I had just turned 20 and my plan was to go to Germany, work there for a year and then come back to Sweden to continue my studies. But now it’s been 20 years since I moved here, haha, it feels crazy!
In other words, you’ve lived in Germany as long as you’ve lived in Sweden now. Do you feel German?
Hmm, no I feel Swedish and I’m very patriotic when it comes to sports and such. And it’s really fun to come home and visit family, eat Swedish food and buy Swedish sweets. I love Sweden, but I also like Germany very much and the life I have here with the horses. Right now I see a lot of advantages of living in Germany and I know that I would miss many things here very much if I moved.
What was the biggest difference between Sweden and Germany that you noticed when moving there?
Well, I have to say, the biggest thing I noticed when I first moved to Germany was the way people communicate. They’re not as concerned with sugar-coating things like we tend to be in Sweden. Here people are more direct and have more of a “just tell it like it is” approach. Also, in Sweden, I feel like we have an “everyone should be included” mentality, while here the mindset is more like “if you’re good enough, you can join.” It’s not bad or anything, just different. But it definitely took me some getting used to!
When did you start riding professionally?
Well, it wasn’t until a few years after I moved to Germany. At first, I worked as a groom for a top-notch rider who had some Grand Prix-level horses. As I improved my skills, I was given more opportunities to ride. Eventually, I followed him to a big facility called Gestüt Grönwohldhof and landed a job as a rider. So, I started from the bottom as a groom and worked my way up the ranks.
Eventually, I was fortunate enough to end up at Lodbergen and I’ve been here for eleven years now. Here I really get to live my dream and help run a fantastic business. I also have a wonderful team and supporters who always have my back. They don’t just buy amazing young horses for me to train, but also give me the chance to keep them if we see potential in them. It means the world to me!
You could say that a large part of your success is due to your horse Dante Weltino – when did you first meet?
When I first arrived at Lodbergen, Dante was already there and he was just five years old. He was one of the horses that I tested out for the job, and I could immediately tell that he was a real hot-blooded horse. At that time, he didn’t want to walk, he just wanted to go fast, but I could feel that there was something special about him. I knew that working with him would be a challenge, but I also knew that he had tremendous potential.
So, what would you say makes him so special?

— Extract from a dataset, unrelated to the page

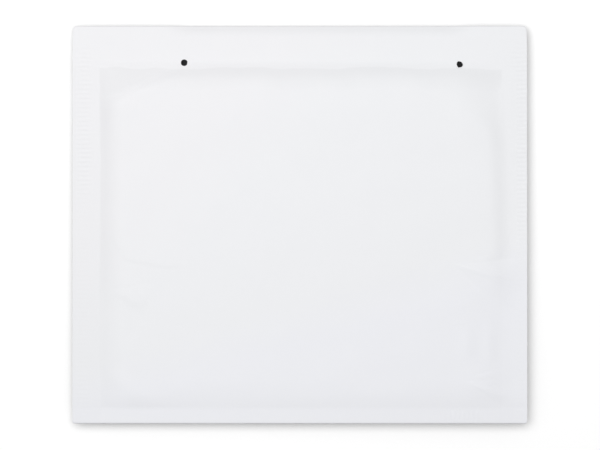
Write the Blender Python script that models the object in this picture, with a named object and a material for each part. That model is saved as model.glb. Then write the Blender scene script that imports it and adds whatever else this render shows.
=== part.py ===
# A bubble mailer of white kraft paper, empty and unsealed.
# It lies flat with its address side up and its flap folded under.
# The origin is on the table below its middle: +X across its width, +Y towards the flap's fold, +Z up.
from math import cos, exp, hypot, pi, sin, sqrt

import bmesh
import bpy
from mathutils import Matrix, Vector

MM = 0.001

# Paper: the outside of the mailer, and its wall, which is drawn thicker than real 0.1 mm kraft
WIDTH = 200 * MM
HEIGHT = 175 * MM
CORNER_RADIUS = 1.4 * MM
PAPER = 0.35 * MM
CLEARANCE = 0.3 * MM

# Seams, where the two panels are crimped together
LEFT_SEAM = 11 * MM
RIGHT_SEAM = 7 * MM
BOTTOM_SEAM = 8.3 * MM
SEAM_THICKNESS = 1.0 * MM
SEAM_HEIGHT = 5.3 * MM
RIB_PITCH = 2.0 * MM
RIB_GROOVE = 1.2 * MM
RIB_DEPTH = 0.3 * MM
RIB_MARGIN = 1.0 * MM
GROOVE_OVERRUN = 0.1

# Mouth and flap, measured from the fold at the top edge
MOUTH_SETBACK = 8 * MM
BAND_STEP = 0.02 * MM
FLAP_LENGTH = 45 * MM
FLAP_CORNER = 6 * MM
FLAP_LIFT_RUN = 8 * MM
FRONT_LIFT_RUN = 30 * MM
FRONT_LIFT_PAST = 12 * MM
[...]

Well, I think it’s his personality that sets him apart. Training him has been such a breeze because he’s always been incredibly positive. Of course, it wasn’t always easy when he was a five-year-old breeding stallion with a lot going on. He’s always had a lot of energy and a willingness to work, but he’s also incredibly kind, which is a stroke of luck! Otherwise, I probably would have kissed the dirt A LOT with him, haha.
“Dante is my once-in-a-lifetime horse, no doubt about it. I don’t think anyone or anything can ever top him.”
Do you have any special memories of him that you’d like to share?
Oh, it’s hard to pick just one! Dante has been a dream come true for me and we’ve achieved so much together. But I would have to say the 2017 European Championships in Gothenburg were particularly special. Winning team bronze and coming 4th individually was a huge milestone for us, and doing it on home soil made it even more memorable. I still get goosebumps thinking about how the crowd cheered us on before we even entered the arena. It was truly an unforgettable moment.
Looking ahead, do you have any long-term riding goals right now?
Now I’ve talked a lot about Dante – but he’s just my heart horse and champion so our main goal is to compete in more championships together. But I have other horses too, and I dream of developing and training as many horses as possible up to the highest level. Riding in championships is always a big goal for me, so I’m aiming for the European Championship in 2023. As for the distant future, I would love to compete in the Paris Olympics in 2024, and if we’re talking really long-term, the Los Angeles Olympics in 2028 is also on my radar.
What inspires you?
You know, we all have our ups and downs, sometimes things don’t go according to plan, and it’s easy to get caught up in negative thoughts, for example when the weather is bad or when training sessions don’t go as planned. But then I find inspiration in people who never give up despite the challenges they face. It’s truly admirable to see individuals who, despite having a more difficult path, persevere and make the most of their situation. We all have different circumstances in life, but those who have it tough and still never give up – that’s what I find really inspiring.
What advice would you give to someone who wants to improve their riding but doesn’t have their own horse? What can you do to develop without your own horse?
If you ride at a riding school and don’t have your own horse, my top tip would be to ride as many different horses as possible. Try to vary your rides and challenge yourself with different horses to get a better understanding of how different horses behave and react to different cues. Additionally, you can try to find ways to spend more time in the saddle by volunteering at the stables or offering to help with chores. You can also see if you can find someone who owns a horse that you can lease.
And remember, if you’re really dedicated to improving your riding, you can make it work, even without your own horse. I’m living proof of that.
Don’t ever think that just because you don’t have the best conditions it’s over for you. In fact, I believe it’s a blessing in disguise to have to put in extra effort and not take everything for granted. My own riding career didn’t truly take off until I turned 20.
Being successful in equestrian sports is a marathon, not a sprint, and it’s never too late to chase your dreams.